A study by Harris Interactive shows that smartphone owners living with children at home are more likely to use their mobile devices for a variety of uses compared to those without kids. The study outlines that smartphone users living with children are more likely to engage regularly in the following activities than those without kids:

  • Downloading and buying apps, music and videos
  • Researching about products and services
  • Purchasing products and services

It should be pointed out though, that the order of popularity of these activities is largely similar between the two groups, even with the gaps in engagement.

Closer Look at Results

The Harris Interactive reported the following numbers on these discrepancies, showing that smartphone users living than kids are:

  • 16 percent more likely to use maps and navigation apps on their smartphones
  • 16 percent more likely to download free apps and other content
  • 22 percent more likely to be on a social media site or app
  • 19 percent more likely to play games
  • 38 percent more likely to be looking up information about products and services
  • 39 percent more likely to buy apps and other content

Although we at Enform found that the survey from Harris Interactive doesn’t say anything about whether respondents with kids in the household were actually parents, another study, this time from Ipsos MediaCT shows that parents actually have an adoption rate of web-connected devices that’s well above average.
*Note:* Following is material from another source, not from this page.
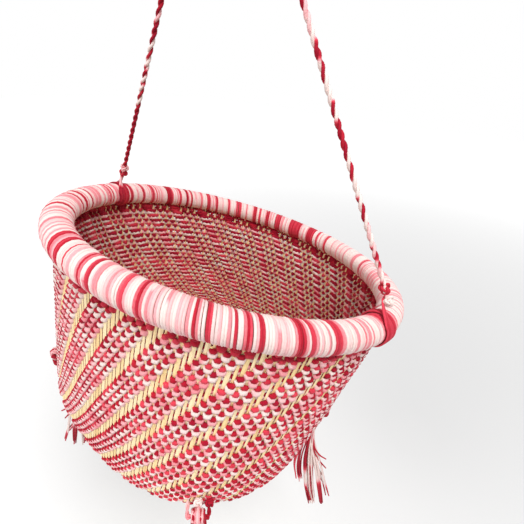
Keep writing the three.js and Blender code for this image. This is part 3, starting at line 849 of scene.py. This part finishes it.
# Each yarn's width and thickness, how far a stitch reaches from its splint, counted in splints,
# its tones and their odds, and, in front, at a crossing and behind: its swelling and its place
# in the row's pitch
YARNS = {
    "red_yarn": (
        0.0028, 0.0026, 0.7, (0.95, 0.76), (0.65, 0.35), (0.97, 0.78, 1.2), (0.2, 0.26, 0.14),
    ),
    "pale_yarn": (
        0.0027, 0.0018, 0.86, (0.1, 0.28, 0.44), (0.42, 0.33, 0.25),
        (1.24, 0.68, 1.25), (-0.4, -0.14, -0.36),
    ),
}
TOP_ROWS_FROM = 26
TOP_ROWS = ((0.95, 0.8), (0.6, 0.4))  # tones and odds of both yarns in the rows under the rim
first_splints = np.arange(0, SPLINTS, 2)[:, None]
grown = np.tile(STITCH_GROWN, len(first_splints))
fullness = STITCH_THIN + (1 - STITCH_THIN) * grown
for name, (width, thickness, reach, tones, odds, swells, places) in YARNS.items():
    far_reach = (1 + reach) / 2
    stitch = (0, reach / 2, reach, far_reach, 1, 2 - far_reach, 2 - reach, 2 - reach / 2)
    for part, rows in (("lower", ROWS[:LOWER_ROWS]), ("upper", ROWS[LOWER_ROWS:])):
        lines = []
        for row in rows:
            fronts = first_splints + row % 2
            before = (fronts + STITCH_BEFORE).ravel()
            after = (fronts + STITCH_AFTER).ravel()
            angle = splint_angle((fronts + stitch).ravel())
            lifted = (yarn_side(before, row) + yarn_side(after, row)) / 2
            kind = np.where(lifted > 0.5, 0, np.where(lifted < -0.5, 2, 1))
            lifted = np.where(lifted < 0, YARN_INNER_LIFT, 1) * lifted
            pitch = row_height(row + 0.5, angle) - row_height(row - 0.5, angle)
            at_crossing = places[1]
            in_row = at_crossing + (np.array(places)[kind] - at_crossing) * grown**2
            in_row += np.repeat(rng.normal(0, YARN_WANDER, SPLINTS // 2), len(stitch))
            swell = np.array(swells)[kind] * fullness * pitch / WIDEST_PITCH
            swell *= np.repeat(rng.normal(1, YARN_WANDER, SPLINTS // 2), len(stitch))
            points, out = wall(angle, row_height(row, angle) + in_row * pitch, MIDDLE_INSET)
            row_tones, row_odds = TOP_ROWS if row >= TOP_ROWS_FROM else (tones, odds)
            dye = dyed(travelled(points), YARN_PATCH, rng, row_tones, row_odds)
            # Painted shade: red yarns inside the wall take more dye, so the basket's inside reads darker
            dye = np.where((lifted < 0) & (dye > RED_FROM), dye + INSIDE_PAINTED_SHADE, dye)
            lines.append(hung_guide(points, out, lifted=lifted, swell=swell, dye=dye, closed=True))
        strands(
            f"{name}_{part}", "basket", lines, width, thickness, yarn,
            lift=YARN_LIFT,
        )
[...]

This seems to suggest that being with kids has a correlation with technology habits.

So what exactly does the survey mean? Good question. We at Enform like to believe that time constraints and busy schedules are encouraging people living with children to multitask; that is, to do more with just one device.

Whereas the average Internet user living alone at home probably has time to engage in online activities across other devices, users living with children probably have to do things on their smartphones alone.